### What the exercise asks
Repeat everything in the material exactly.

### Provided material
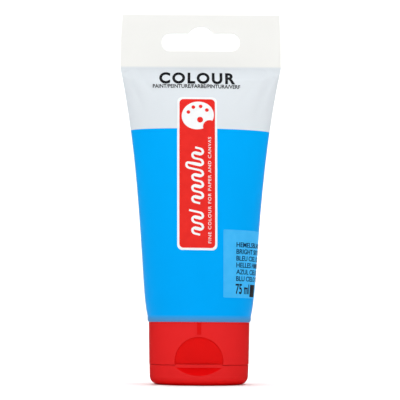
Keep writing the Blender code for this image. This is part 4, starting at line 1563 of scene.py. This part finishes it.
def strip(name, low, high, web, bend, node):
    """A hinge strip. It has a thin web over the middle, and its feet reach the flats."""
    made = block((low.x, HINGE_FLAT_Y + STRIP_GAP, low.z), (high.x, high.y, high.z))
    made.name = name
    use(made, "EDIT")
    for step in range(1, STRIP_STEPS):
        place = low.z + (high.z - low.z) * step / STRIP_STEPS
        bpy.ops.mesh.select_all(action="SELECT")
        bpy.ops.mesh.bisect(plane_co=(0.0, 0.0, place), plane_no=(0.0, 0.0, 1.0), threshold=0.0000005)
    thin = high.y - web - HINGE_FLAT_Y - STRIP_GAP
    pick("VERT", lambda point: point.co.y < low.y and abs(point.co.z - seam_z) < bend)
    bpy.ops.transform.translate(value=(0.0, thin, 0.0))
    bpy.ops.object.mode_set(mode="OBJECT")
    soften(made, 0.06 * MM, 2, 40)
    tidy_mesh(made, 0.0000005)
    smooth(made, 35)
    moulded(made, None, node)
    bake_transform(made)
    say(made)
    return made


for side in ("left", "right"):
    node = f"hinge_film_{side}"
    strip(f"hinge_web_{side}", *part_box(node), film_high.y - film_low.y, FILM_BEND, node)
strip("snap_strap", strap_low, strap_high, strap_high.y - strap_low.y, STRAP_BEND, "hinge_snap_strap")

# %% [markdown]
# ## Inside
#
# The moulded head and the paint are hidden while the tube is whole, but they are real pieces, so they get a
# finish of their own: milky natural plastic, and thick wet paint with soft folds.

# %% Head and paint


def give(node, material):
    """Puts a finish on a piece that keeps its plain solid."""
    mesh = nodes[node].data
    mesh.materials.clear()
    mesh.materials.append(material)
    print(node, "finished in", material.name)


MILKY = ((0.80, 0.82, 0.82), (0.75, 0.78, 0.79))
WET_BLUE = ((0.0, 0.34, 0.86), (0.0, 0.38, 0.92))

natural, head_tree, head_shader, head_place = new_material("natural_head_plastic", 0.40, 0.4)
cloud = spread(head_tree, noise(head_tree, head_place, 90.0, 3.0), 0.35, 0.65, 0.0, 1.0)
head_tree.links.new(blend_colours(head_tree, cloud, *MILKY), head_shader.inputs["Base Color"])
bump(head_tree, head_shader, noise(head_tree, head_place, 2500.0), 0.000005)
give("tube_head", natural)
paint, paint_tree, paint_shader, paint_place = new_material("wet_paint", 0.22, 0.5)
folds = spread(paint_tree, noise(paint_tree, paint_place, 60.0, 3.0), 0.35, 0.65, 0.0, 1.0)
paint_tree.links.new(blend_colours(paint_tree, folds, *WET_BLUE), paint_shader.inputs["Base Color"])
bump(paint_tree, paint_shader, noise(paint_tree, paint_place, 180.0, 2.0), 0.0002)
give("paint_fill", paint)
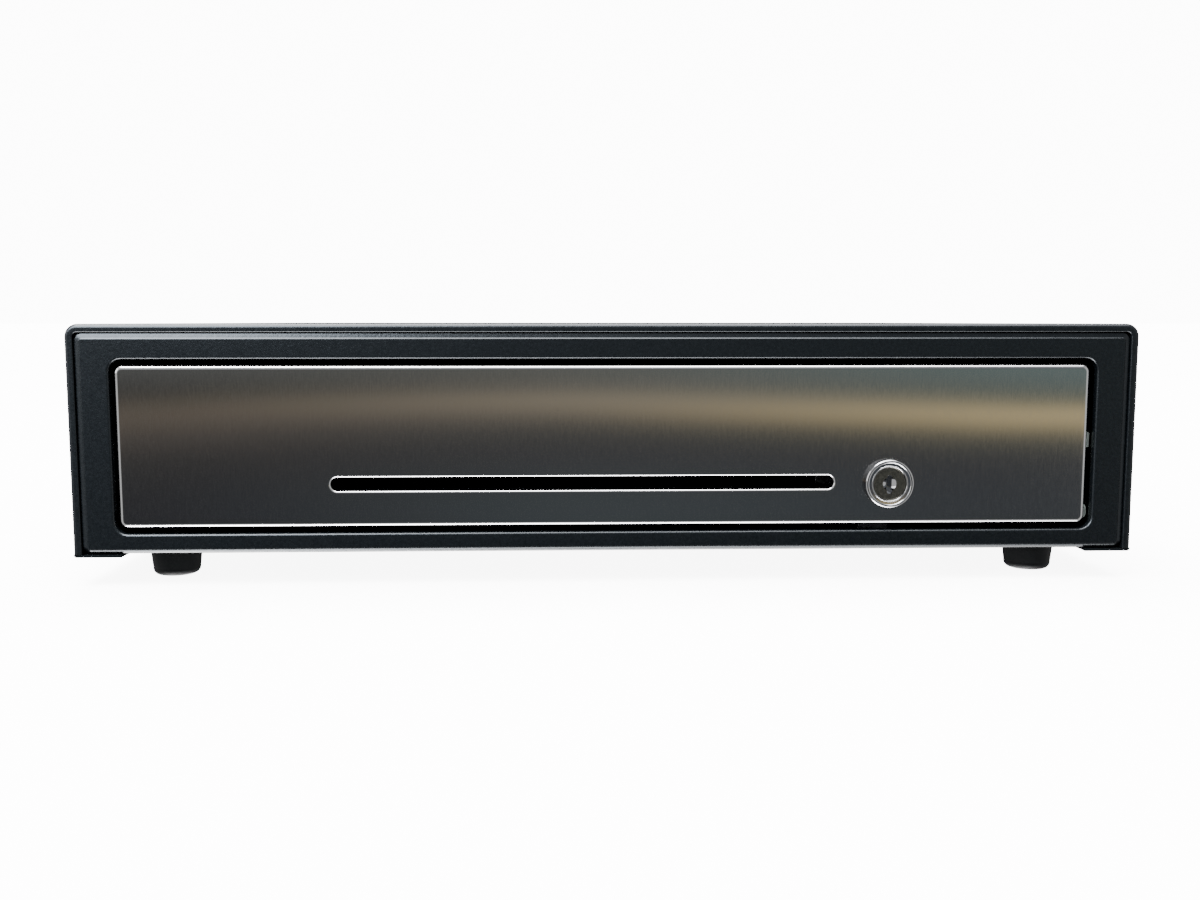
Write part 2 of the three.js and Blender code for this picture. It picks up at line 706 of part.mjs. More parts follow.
// ---------------------------------------------------------------- till
const tillInner = TILL.half - TILL.wall;
const tillFloor = TILL.low + TILL.wall;
const bay = (2 * tillInner - (BILLS - 1) * PARTITION) / BILLS;
const bayStart = (i) => -tillInner + i * (bay + PARTITION);
const SKIRT_FOOT = BOX_FLOOR + SHEET + GAP;
function tillTray() {
  const bills = Array.from({ length: BILLS }, (_, i) =>
    box(bayStart(i), bayStart(i) + bay, WELL_REAR + PARTITION, TILL.rear - TILL.wall, tillFloor, 100),
  );
  const well = box(-tillInner, tillInner, TILL.front + TILL.wall, WELL_REAR, tillFloor, 100);
  const below = box(-tillInner, tillInner, TILL.front - 1, TILL.rear + 1, 0, TILL.low);
  const notch = box(-tillInner, tillInner, CLIP.y - 2.4, CLIP.y + 2.4, CLIP.z - 2.4, 100);
  return cut(
    box(-TILL.half, TILL.half, TILL.front, TILL.rear, SKIRT_FOOT, TILL.high),
    ...bills,
    well,
    below,
    notch,
  );
}
add("till_tray", tillTray(), TILL_PLASTIC);

// The coin tray: two rows of four scooped cups.
const COINS = { columns: 4, rows: 2 };
function coinTray() {
  const half = tillInner - 0.4;
  const front = TILL.front + TILL.wall + 0.4;
  const rear = WELL_REAR - 0.4;
  const low = tillFloor + GAP;
  const wide = (2 * half - (COINS.columns + 1) * PARTITION) / COINS.columns;
  const radius = (rear - front - (COINS.rows + 1) * PARTITION) / COINS.rows / 2;
  const cups = [];
  for (let row = 0; row < COINS.rows; row++)
    for (let column = 0; column < COINS.columns; column++) {
      const x = -half + PARTITION + column * (wide + PARTITION);
      const y = front + PARTITION + radius + row * (2 * radius + PARTITION);
      cups.push(cylinder("x", y, TILL.high, x, x + wide, radius, 24));
    }
  return cut(box(-half, half, front, rear, low, TILL.high), ...cups);
}
add("coin_tray", coinTray(), TILL_PLASTIC);

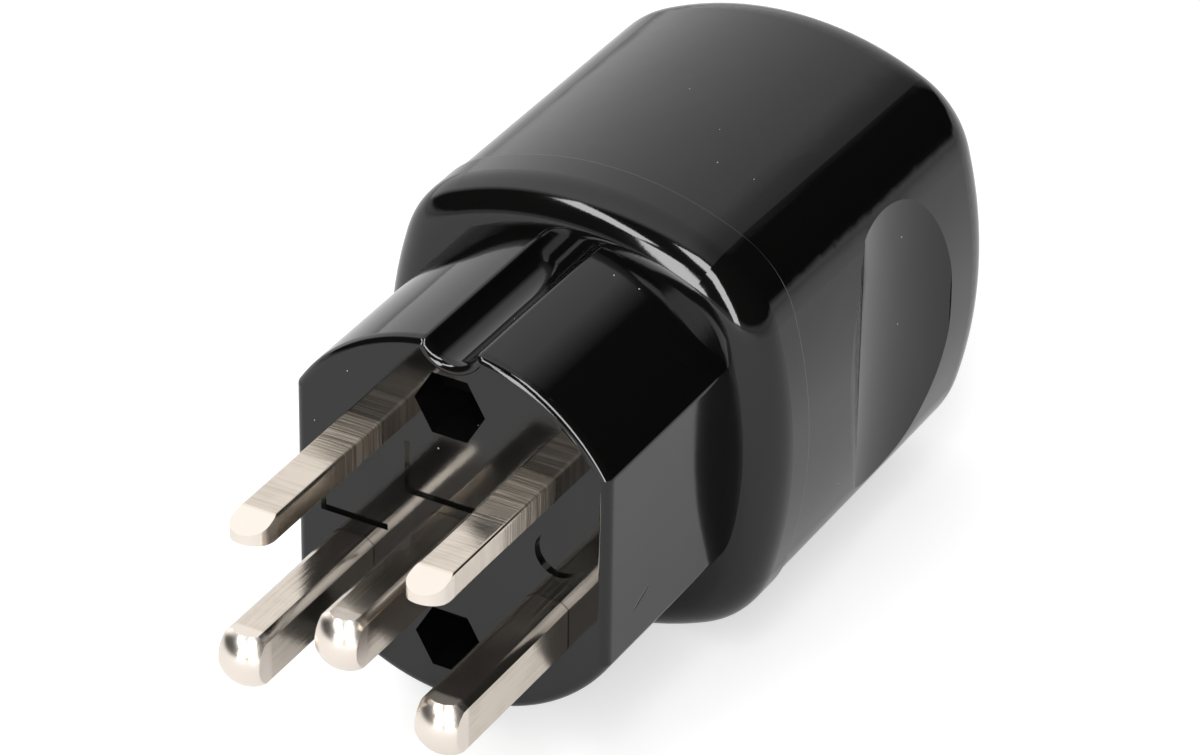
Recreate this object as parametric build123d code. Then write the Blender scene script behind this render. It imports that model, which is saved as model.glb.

### Task answer
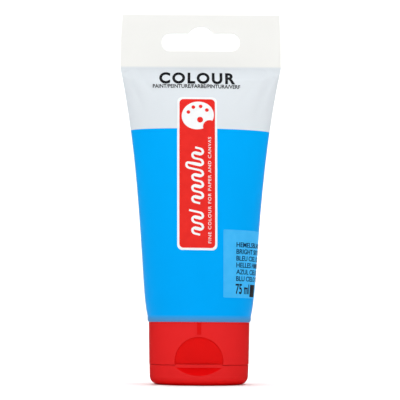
Keep writing the Blender code for this image. This is part 4, starting at line 1563 of scene.py. This part finishes it.
def strip(name, low, high, web, bend, node):
    """A hinge strip. It has a thin web over the middle, and its feet reach the flats."""
    made = block((low.x, HINGE_FLAT_Y + STRIP_GAP, low.z), (high.x, high.y, high.z))
    made.name = name
    use(made, "EDIT")
    for step in range(1, STRIP_STEPS):
        place = low.z + (high.z - low.z) * step / STRIP_STEPS
        bpy.ops.mesh.select_all(action="SELECT")
        bpy.ops.mesh.bisect(plane_co=(0.0, 0.0, place), plane_no=(0.0, 0.0, 1.0), threshold=0.0000005)
    thin = high.y - web - HINGE_FLAT_Y - STRIP_GAP
    pick("VERT", lambda point: point.co.y < low.y and abs(point.co.z - seam_z) < bend)
    bpy.ops.transform.translate(value=(0.0, thin, 0.0))
    bpy.ops.object.mode_set(mode="OBJECT")
    soften(made, 0.06 * MM, 2, 40)
    tidy_mesh(made, 0.0000005)
    smooth(made, 35)
    moulded(made, None, node)
    bake_transform(made)
    say(made)
    return made


for side in ("left", "right"):
    node = f"hinge_film_{side}"
    strip(f"hinge_web_{side}", *part_box(node), film_high.y - film_low.y, FILM_BEND, node)
strip("snap_strap", strap_low, strap_high, strap_high.y - strap_low.y, STRAP_BEND, "hinge_snap_strap")

# %% [markdown]
# ## Inside
#
# The moulded head and the paint are hidden while the tube is whole, but they are real pieces, so they get a
# finish of their own: milky natural plastic, and thick wet paint with soft folds.

# %% Head and paint


def give(node, material):
    """Puts a finish on a piece that keeps its plain solid."""
    mesh = nodes[node].data
    mesh.materials.clear()
    mesh.materials.append(material)
    print(node, "finished in", material.name)


MILKY = ((0.80, 0.82, 0.82), (0.75, 0.78, 0.79))
WET_BLUE = ((0.0, 0.34, 0.86), (0.0, 0.38, 0.92))

natural, head_tree, head_shader, head_place = new_material("natural_head_plastic", 0.40, 0.4)
cloud = spread(head_tree, noise(head_tree, head_place, 90.0, 3.0), 0.35, 0.65, 0.0, 1.0)
head_tree.links.new(blend_colours(head_tree, cloud, *MILKY), head_shader.inputs["Base Color"])
bump(head_tree, head_shader, noise(head_tree, head_place, 2500.0), 0.000005)
give("tube_head", natural)
paint, paint_tree, paint_shader, paint_place = new_material("wet_paint", 0.22, 0.5)
folds = spread(paint_tree, noise(paint_tree, paint_place, 60.0, 3.0), 0.35, 0.65, 0.0, 1.0)
paint_tree.links.new(blend_colours(paint_tree, folds, *WET_BLUE), paint_shader.inputs["Base Color"])
bump(paint_tree, paint_shader, noise(paint_tree, paint_place, 180.0, 2.0), 0.0002)
give("paint_fill", paint)
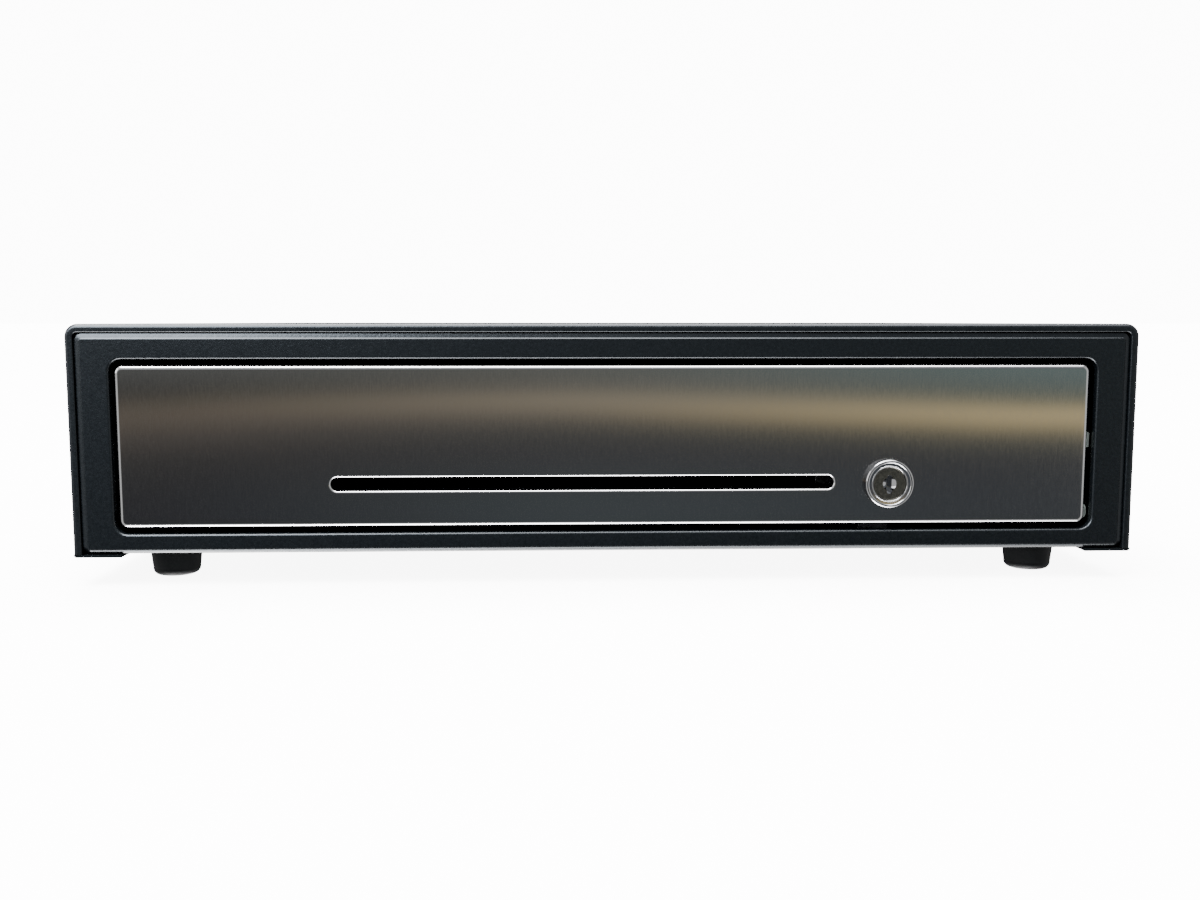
Write part 2 of the three.js and Blender code for this picture. It picks up at line 706 of part.mjs. More parts follow.
// ---------------------------------------------------------------- till
const tillInner = TILL.half - TILL.wall;
const tillFloor = TILL.low + TILL.wall;
const bay = (2 * tillInner - (BILLS - 1) * PARTITION) / BILLS;
const bayStart = (i) => -tillInner + i * (bay + PARTITION);
const SKIRT_FOOT = BOX_FLOOR + SHEET + GAP;
function tillTray() {
  const bills = Array.from({ length: BILLS }, (_, i) =>
    box(bayStart(i), bayStart(i) + bay, WELL_REAR + PARTITION, TILL.rear - TILL.wall, tillFloor, 100),
  );
  const well = box(-tillInner, tillInner, TILL.front + TILL.wall, WELL_REAR, tillFloor, 100);
  const below = box(-tillInner, tillInner, TILL.front - 1, TILL.rear + 1, 0, TILL.low);
  const notch = box(-tillInner, tillInner, CLIP.y - 2.4, CLIP.y + 2.4, CLIP.z - 2.4, 100);
  return cut(
    box(-TILL.half, TILL.half, TILL.front, TILL.rear, SKIRT_FOOT, TILL.high),
    ...bills,
    well,
    below,
    notch,
  );
}
add("till_tray", tillTray(), TILL_PLASTIC);

// The coin tray: two rows of four scooped cups.
const COINS = { columns: 4, rows: 2 };
function coinTray() {
  const half = tillInner - 0.4;
  const front = TILL.front + TILL.wall + 0.4;
  const rear = WELL_REAR - 0.4;
  const low = tillFloor + GAP;
  const wide = (2 * half - (COINS.columns + 1) * PARTITION) / COINS.columns;
  const radius = (rear - front - (COINS.rows + 1) * PARTITION) / COINS.rows / 2;
  const cups = [];
  for (let row = 0; row < COINS.rows; row++)
    for (let column = 0; column < COINS.columns; column++) {
      const x = -half + PARTITION + column * (wide + PARTITION);
      const y = front + PARTITION + radius + row * (2 * radius + PARTITION);
      cups.push(cylinder("x", y, TILL.high, x, x + wide, radius, 24));
    }
  return cut(box(-half, half, front, rear, low, TILL.high), ...cups);
}
add("coin_tray", coinTray(), TILL_PLASTIC);

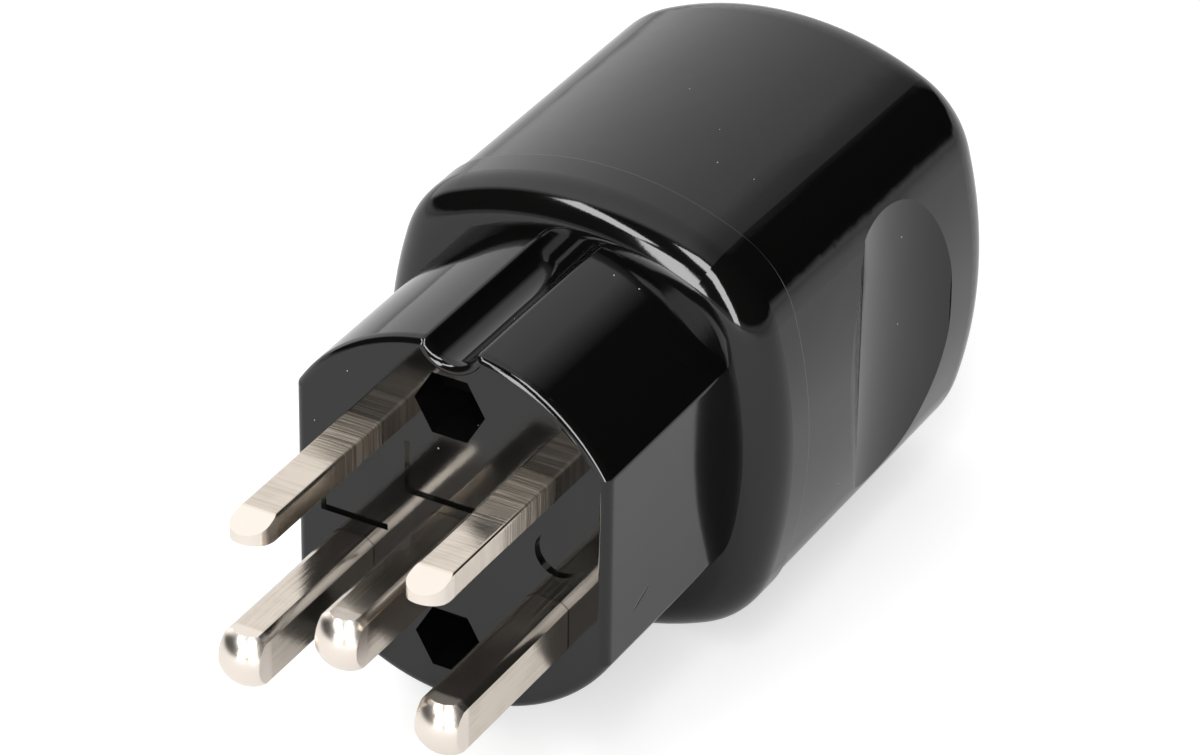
Recreate this object as parametric build123d code. Then write the Blender scene script behind this render. It imports that model, which is saved as model.glb.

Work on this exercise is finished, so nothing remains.